Monday, March 12, 2007

long time, no posts

So i staged at Oleana for a while and arranged myself a sweet little internship in California, and up and moved to Oakland just last week. Here I am. San Francisco seems to be quite fond of me.

Friday interviewed with bi-rite, a mostly organic ice cream shop/baked goods maker, today trailed at bi-rite, they seem pretty into hiring me 4 days a week.

Saturday worked at the Ferry building farm market for frog hollow, they also are very interested in having me make their baked goods prettier and I should be gonig back next weekend.

And then there's Range, one of the bay area's top 100 restaurants, where i'm staging tomorow night for a part time plater position.

And then there's catering companies calling from all over wanting part time servers, so I should be good to go cash-wise, which is important. Now if only the BART didn't shut down so early, or if only I'd moved to SF proper. Time for that, i guess.

I intended to go to Citizen cake today, but thhey're closed on Mondays, I guess. I'll be back tomorrow for my stage with Range...and y'know, their dessert menu i like but their dinner menu seems just fairly average, what everybody's doing. Not quite rising above the standard...whereas their dessert menu is at least interesting even if it DOES pair two of its fruit-based desserts, both tart fruits, with creme fraiche ice cream. On a menu of 6 choices why use the same flavor in two places? It seems lazy...maybe they have a tiny-ass kitchen and can only keep 1 quart of ice cream at a time?
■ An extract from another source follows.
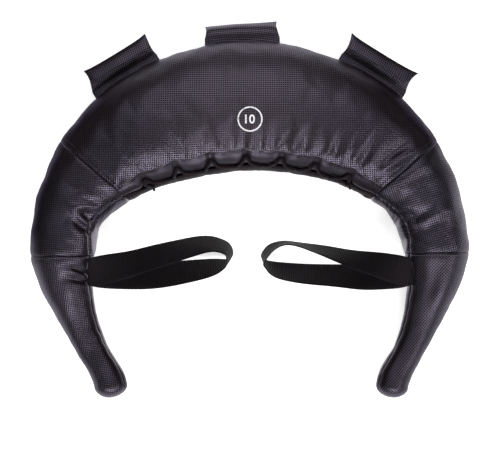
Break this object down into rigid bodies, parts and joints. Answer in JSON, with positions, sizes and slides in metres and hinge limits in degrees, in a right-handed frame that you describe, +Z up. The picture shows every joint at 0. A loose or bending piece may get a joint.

Though they've got caramel-coriander on the menu also.

Cause, really, a yogurt sorbet would be much better with the rhubard tart. it doesn't even have to be labne yogurt. MMh, yogurt sorbet. I have sad supermarket iced cream in my freezer, Albertson's pistachio. And the damn thing has almonds in it, not pistachios. I bet normal people do not notice these things.

curse of the trade. looking forward to range.